SWAFF is an obvious analog to the LGBT rights group Parents, Families ,and Friends of Lesbians and Gays (PFLAG). Williams embraces the comparison passionately. "PFLAG to me was such a significant aspect of the queer rights movement," she says. "It just changed the conversation. It's such a simple thing.... But at the time, to see a man in a march or on TV holding a big sign saying 'I love my gay son,' was so huge. It humanizes us if people start coming out publicly and saying 'I love my daughter who's a prostitute,' 'I love my wife who's a prostitute.'"

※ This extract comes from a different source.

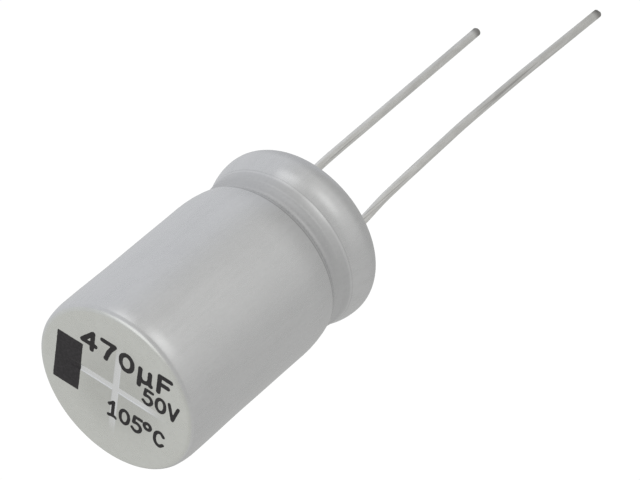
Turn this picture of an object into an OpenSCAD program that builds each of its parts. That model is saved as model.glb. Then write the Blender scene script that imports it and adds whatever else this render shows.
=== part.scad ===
// Radial aluminium electrolytic capacitor with a bare can.
// The origin is the centre of the seating plane, where the curled edge of the
// can and the outer face of the rubber seal meet the board. +Z points to the
// vent end and the leads run down -Z. The long anode lead is on the +X side.

/* [Can] */
// Outer diameter of the can
can_d = 12.5; // [12.2:0.1:13.2]
// Height from the seating plane to the vent end
can_h = 20.25; // [19.5:0.05:26]
// Thickness of the drawn wall
wall_t = 0.30; // [0.25:0.01:0.34]
// How far the lip round the vent end stands out past the wall
lip_flare = 0.085; // [0:0.005:0.12]
// Corner radius at the vent end
lip_r = 0.60; // [0.4:0.05:0.9]
// Depth below the vent end at which the lip has faded into the wall
lip_fade = 1.3; // [1:0.1:2]

/* [Vent] */
// Length of each scored line of the vent cross
vent_len = 8.8; // [6:0.1:10]
// Width of a scored line
vent_w = 0.40; // [0.2:0.05:0.6]
// Depth of a scored line
vent_depth = 0.10; // [0.05:0.01:0.15]

/* [Bead groove and curl] */
// Length of the drawn-in shoulder above the bead groove
shoulder_len = 2.35; // [2:0.05:2.6]
// Slope of the shoulder where it meets the groove, in degrees
shoulder_slope = 16; // [12:1:18]
// Slope of the groove's upper side, in degrees
groove_slope = 60; // [56:1:62]
// Slope of the groove's lower side, in degrees
lower_slope = 45; // [42:1:48]
// Rolling radius at the groove's upper edge
edge_r = 0.40; // [0.37:0.01:0.45]
// Rolling radius at the groove's bottom
groove_r = 0.36; // [0.34:0.01:0.40]
// Straight length of the groove's upper side
groove_side = 0.10; // [0.05:0.01:0.15]
// Straight length of the groove's lower side
groove_rise = 0.28; // [0.24:0.01:0.30]
// Rolling radius of the ridge below the groove
ridge_r = 0.37; // [0.36:0.01:0.42]
// Slope at which the shallow dip below the ridge meets the bulge, in degrees
dip_slope = 15; // [12:1:17]
// Slope at which the bulge starts, in degrees
bulge_slope = 26; // [24:1:28]
// Radius of the curl where it turns in under the seal
curl_r = 1.55; // [1.4:0.05:1.6]
// Radius of the hook that bites into the rubber
hook_r = 0.60; // [0.5:0.05:0.7]

/* [Seal] */
// Height of the rubber seal
seal_h = 6.0; // [5.6:0.1:6.2]
// Radius of the two bores in the seal
bore_r = 1.0; // [0.9:0.05:1.1]
// Depth of the small countersink at each bore's outer end
bore_sink = 0.2; // [0.1:0.05:0.4]

/* [Terminals and leads] */
// Distance between the two leads
lead_pitch = 5.0; // [4.9:0.05:5.1]
// Diameter of the tinned wire
lead_d = 0.60; // [0.5:0.05:0.8]
// Length of wire that leaves the seal at right angles
lead_straight = 1.8; // [1.2:0.1:2.5]
// Radial clearance of the terminal stem in its bore
stem_gap = 0.01; // [0.005:0.005:0.03]
// Thickness of the flattened part of a terminal
paddle_t = 0.20; // [0.15:0.01:0.21]
// Length of the flattened part
paddle_len = 10.6; // [8:0.2:10.8]

/* [Winding] */
// Thickness of the etched anode foil
anode_t = 0.11; // [0.09:0.01:0.12]
// Thickness of the cathode foil
cathode_t = 0.06; // [0.04:0.01:0.07]
// Thickness of one separator paper
paper_t = 0.08; // [0.05:0.01:0.09]
// Free play between one strip and the next
play = 0.015; // [0.01:0.005:0.02]
// Width of the separator papers
paper_w = 11.8; // [11:0.1:12]
// Width of the foils
foil_w = 10.8; // [10:0.1:11]
// Thickness of the fixing tape
tape_t = 0.06; // [0.04:0.01:0.08]

/* [Hidden] */
$fn = 96;

wall_r = can_d / 2;
lip_top_r = wall_r + lip_flare;
stem_r = bore_r - stem_gap;
stem_top = seal_h + 0.3;        // where the round stem starts to flatten
flat_z = seal_h + 1.2;          // where it is fully flat
roll_z = seal_h + 1.4;          // lower edge of the papers
foil_z = roll_z + (paper_w - foil_w) / 2;

// --- outline of the neck: a chain of arcs and straights ---------------------
// A heading of 0 runs straight down the wall, and 90 runs inwards. Each entry
// is [radius, turn] for an arc, where a negative turn bends outwards, or
// [0, length] for a straight. A point is [r, z, nr, nz] with its outward normal.
function n_of(h) = [cos(h), -sin(h)];
function t_of(h) = [-sin(h), -cos(h)];
function steps(turn) = max(2, ceil(abs(turn) / 7.5));
function arc_pts(p, h, rad, turn) =
    let (s = sign(turn), c = p - s * rad * n_of(h), k = steps(turn))
    [for (i = [1:k]) let (a = h + turn * i / k, q = c + s * rad * n_of(a), n = n_of(a))
        [q[0], q[1], n[0], n[1]]];
function chain(segs, p, h, i = 0) =
    i >= len(segs) ? [] :
    segs[i][0] == 0 ?
        let (q = p + segs[i][1] * t_of(h), n = n_of(h))
        concat([[q[0], q[1], n[0], n[1]]], chain(segs, q, h, i + 1)) :
        let (a = arc_pts(p, h, segs[i][0], segs[i][1]), e = a[len(a) - 1])
        concat(a, chain(segs, [e[0], e[1]], h + segs[i][1], i + 1));

// radius of a shoulder that turns by a slope over a length
shoulder_r = shoulder_len / sin(shoulder_slope);
neck = [
    [shoulder_r, shoulder_slope],
    [edge_r, groove_slope - shoulder_slope],
    [0, groove_side],
    [groove_r, -groove_slope - lower_slope],
    [0, groove_rise],
    [ridge_r, lower_slope],
    [2.28, -dip_slope],
    [0.25, dip_slope - bulge_slope],    // faint crease between the dip and the bulge
    [3.3, bulge_slope],
    [0, 0.03],
    [curl_r + 0.15, 42],
    [curl_r, 48]
];
hook = [[hook_r, 62], [hook_r - 0.05, 28]];
neck_down = chain(neck, [wall_r, 0], 0);
neck_drop = -neck_down[len(neck_down) - 1][1];
neck_pts = chain(concat(neck, hook), [wall_r, neck_drop], 0);
tip = neck_pts[len(neck_pts) - 1];

// --- outline of the vent end ------------------------------------------------
lip_pts = concat(
    [[0, can_h, 0, 1]],
    [for (i = [0:8]) let (a = 90 - i * 90 / 8)
        [lip_top_r - lip_r + lip_r * cos(a), can_h - lip_r + lip_r * sin(a), cos(a), sin(a)]],
    [for (i = [1:6]) let (u = i / 6, w = lip_fade - lip_r,
        slope = lip_flare * 90 * sin(180 * u) * PI / 180 / w, m = sqrt(1 + slope * slope))
        [wall_r + lip_flare * (0.5 + 0.5 * cos(180 * u)), can_h - lip_r - w * u,
         1 / m, -slope / m]]);

skin = concat(lip_pts, [[wall_r, neck_drop, 1, 0]], neck_pts);
function inset(pts, t) = [for (p = pts) [max(0, p[0] - t * p[2]), p[1] - t * p[3]]];
function outer(pts) = [for (p = pts) [p[0], p[1]]];
function reversed(v) = [for (i = [len(v) - 1:-1:0]) v[i]];

module can() {
    color("silver")
    difference() {
        rotate_extrude() polygon(concat(outer(skin), reversed(inset(skin, wall_t))));
        // scored cross of the pressure vent
        for (a = [0, 90]) rotate([0, 0, a])
            translate([-vent_len / 2, -vent_w / 2, can_h - vent_depth])
                cube([vent_len, vent_w, 1]);
    }
}

// --- rubber seal ------------------------------------------------------------
face_r = tip[0] - 0.02;         // edge of the face inside the hook
side = [for (p = inset(concat([[wall_r, neck_drop, 1, 0]], neck_pts), wall_t + 0.01))
        if (p[1] < seal_h - 0.35) p];
module seal_blank() {
    rotate_extrude() polygon(concat(
        [[0, 0], [face_r - 0.3, 0]],
        [for (i = [1:5]) let (a = -90 + i * 18)
            [face_r - 0.3 + 0.3 * cos(a), 0.3 + 0.3 * sin(a)]],
        [[face_r, tip[1] + 0.02], [tip[0] + wall_t + 0.01, tip[1] + 0.02]],
        reversed(side),
        [[side[0][0], seal_h - 0.35], [side[0][0] - 0.35, seal_h], [0, seal_h]]));
}
module rubber_seal() {
    color([0.13, 0.13, 0.14])
    difference() {
        seal_blank();
        for (s = [-1, 1]) translate([s * lead_pitch / 2, 0, 0]) {
            translate([0, 0, -1]) cylinder(r = bore_r, h = seal_h + 2);
            translate([0, 0, -0.01])
                cylinder(r1 = bore_r + bore_sink + 0.01, r2 = bore_r, h = bore_sink + 0.01);
        }
    }
}

// --- winding ----------------------------------------------------------------
// Four strips are wound together. The upper half turns are rings round the
// axis. Each lower half turn is a ring whose centre is moved along X, so that
// it joins one upper half turn to the next. One turn has room for a terminal's
// paddle beside each foil.
pitch = anode_t + cathode_t + 2 * paper_t + 4 * play;
paddle_room = 0.24;
core_r = 0.89;
tab_turn = 3;
// place of each strip in the stack: anode foil, inner paper, cathode foil, outer paper
off = [0, anode_t + play, anode_t + paper_t + 2 * play,
       anode_t + paper_t + cathode_t + 3 * play];
function turn_r(s, k) = core_r + off[s] + k * pitch
    + (k >= tab_turn + (s == 0 ? 1 : 0) ? paddle_room : 0)
    + (k >= tab_turn + (s < 3 ? 1 : 0) ? paddle_room : 0);
module half_turn(s, k, t, low) {
    c = low ? (turn_r(s, k + 1) - turn_r(s, k)) / 2 : 0;
    r = turn_r(s, k) + c;
    translate([c, 0]) difference() {
        circle(r = r + t);
        circle(r = r);
        translate([-r - 1, low ? 0 : -2 * r - 2]) square([2 * r + 2, 2 * r + 2]);
    }
}
module strip(s, t, z, w, first, last) {
    translate([0, 0, z]) linear_extrude(height = w) {
        for (k = [first:last]) half_turn(s, k, t, false);
        for (k = [first:last]) half_turn(s, k, t, true);
    }
}
module anode_foil() { color([0.62, 0.63, 0.64]) strip(0, anode_t, foil_z, foil_w, 1, 8); }
module cathode_foil() { color([0.72, 0.73, 0.74]) strip(2, cathode_t, foil_z, foil_w, 1, 8); }
module separator_paper_inner() { color([0.86, 0.80, 0.66]) strip(1, paper_t, roll_z, paper_w, 0, 9); }
module separator_paper_outer() { color([0.88, 0.83, 0.70]) strip(3, paper_t, roll_z, paper_w, 0, 9); }

tape_r = turn_r(3, 10) + paper_t + 0.015;
module fixing_tape() {
    color([0.75, 0.62, 0.30])
    translate([0, 0, roll_z + 2]) linear_extrude(height = paper_w - 4) difference() {
        circle(r = tape_r + tape_t);
        circle(r = tape_r);
    }
}

// --- terminals --------------------------------------------------------------
// A round stem through the seal, pressed flat above it. The flat part is
// curved to lie along its foil, at radius r_in from the can's axis.
module terminal(r_in, half_angle) {
    x = lead_pitch / 2;
    m = r_in + paddle_t / 2 - x;
    translate([x, 0, 0]) intersection() {
        cylinder(r = stem_r, h = flat_z);
        translate([0, 2, 0]) rotate([90, 0, 0]) linear_extrude(height = 4)
            polygon([[-2, -1], [2, -1], [2, stem_top], [1, stem_top],
                     [m + paddle_t / 2, flat_z], [m - paddle_t / 2, flat_z],
                     [-1, stem_top], [-2, stem_top]]);
    }
    rotate([0, 0, -half_angle]) rotate_extrude(angle = 2 * half_angle)
        translate([r_in, flat_z - 0.25]) square([paddle_t, paddle_len]);
}
anode_in = turn_r(0, tab_turn) + anode_t + 0.02;
cathode_in = turn_r(2, tab_turn) + cathode_t + 0.035;
module anode_tab() { color([0.80, 0.81, 0.82]) terminal(anode_in, 22); }
module cathode_tab() { color([0.80, 0.81, 0.82]) mirror([1, 0, 0]) terminal(cathode_in, 19); }

// --- leads ------------------------------------------------------------------
// The wire starts at the seal's face. Each entry is [0, length] for a straight
// or [radius, turn] for a bend. Both wires lean the same way.
lean_az = 152;
anode_path = [[0, lead_straight], [8, 5.5], [0, 2.6], [8, -3.9], [0, 8.3],
              [8, -1.9], [0, 5.7], [8, -1.1], [0, 8.8]];
cathode_path = [[0, lead_straight], [8, 5.4], [0, 1.7], [8, -5.4], [0, 16.9]];
module wire(path, i = 0) {
    if (i < len(path)) {
        a = path[i][0];
        b = path[i][1];
        if (a == 0) {
            translate([0, 0, -b]) cylinder(d = lead_d, h = b);
            translate([0, 0, -b]) wire(path, i + 1);
        } else {
            s = sign(b);
            rotate([0, 0, s > 0 ? 0 : 180])
                multmatrix([[-1, 0, 0, a], [0, 0, -1, 0], [0, -1, 0, 0], [0, 0, 0, 1]])
                    rotate_extrude(angle = abs(b)) translate([a, 0]) circle(d = lead_d);
            translate([s * a * (1 - cos(b)), 0, -a * sin(abs(b))])
                rotate([0, -b, 0]) wire(path, i + 1);
        }
    } else {
        // sheared end
        translate([0, 0, -0.1]) cylinder(d1 = lead_d - 0.16, d2 = lead_d, h = 0.1);
    }
}
module lead(x, path) {
    color([0.74, 0.73, 0.70])
    translate([x, 0, 0]) rotate([0, 0, lean_az]) wire(path);
}
module anode_lead() { lead(lead_pitch / 2, anode_path); }
module cathode_lead() { lead(-lead_pitch / 2, cathode_path); }

can();
rubber_seal();
anode_tab();
cathode_tab();
anode_foil();
cathode_foil();
separator_paper_inner();
separator_paper_outer();
fixing_tape();
anode_lead();
cathode_lead();
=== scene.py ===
import math

import bpy
import numpy as np
from mathutils import Matrix, Vector


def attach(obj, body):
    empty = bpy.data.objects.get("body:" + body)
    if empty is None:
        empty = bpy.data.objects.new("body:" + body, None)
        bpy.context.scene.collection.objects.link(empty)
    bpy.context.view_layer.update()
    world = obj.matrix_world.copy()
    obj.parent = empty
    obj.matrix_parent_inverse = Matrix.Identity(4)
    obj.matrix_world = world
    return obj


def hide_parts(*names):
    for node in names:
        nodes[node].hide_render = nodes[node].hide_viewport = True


MM = 0.001

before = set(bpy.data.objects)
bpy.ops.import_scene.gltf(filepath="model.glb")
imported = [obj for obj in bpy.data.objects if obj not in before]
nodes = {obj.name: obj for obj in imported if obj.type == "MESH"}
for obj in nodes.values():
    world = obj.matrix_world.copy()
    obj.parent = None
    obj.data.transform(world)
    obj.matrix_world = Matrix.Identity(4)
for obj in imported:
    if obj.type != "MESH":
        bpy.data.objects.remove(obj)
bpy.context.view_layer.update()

# --- main sizes, in millimetres ---------------------------------------------
CAN_H = 20.25
WALL_R = 6.25
WALL_T = 0.30
LIP_TOP = WALL_R + 0.110
LIP_FADE = 7.0
TAPER = 0.03
VENT_LEN = 8.8
VENT_D = 0.048
PITCH = 5.0
WIRE_R = 0.30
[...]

The question is whether our culture at large is ready to change the conversation in that way. One of the most catastrophic things to happen to sex worker rights in California this year was the passage of Prop 35, the "Californians Against Sexual Exploitation Act," which broadened the legal definitions of sexual trafficking and created new, harsher penalties. The sex workers whom the act was supposed to protect were left out of the discussion almost entirely, reduced to traditional caricatures of "prostituted women."
One can only imagine how the rhetoric might have sounded different if it ever became mainstream to consider prostitutes part of "us" instead of "them." One of the reasons that the lists at December 17 events are so long is that for all the talk on left and right about rescuing sex workers from exploitation and violence, very rarely do they have the privilege of being able to go to the police or any other civic authority when they face those things. "In any studies where sex workers are asked about their experiences with violence, they all show that sex workers are abused more often by the police than by any other group of people," Williams says. They also face rejection by family, landlords, and employers. Williams herself lost her job as a teacher at Berkeley High School when she was busted for prostitution nine years ago.
The problem is that there really is no conversation about sex work. For the most part, there's only a monologue by media and politicians with the workers themselves meant to stay silent. December 17 events represent a concerted effort to break that silence.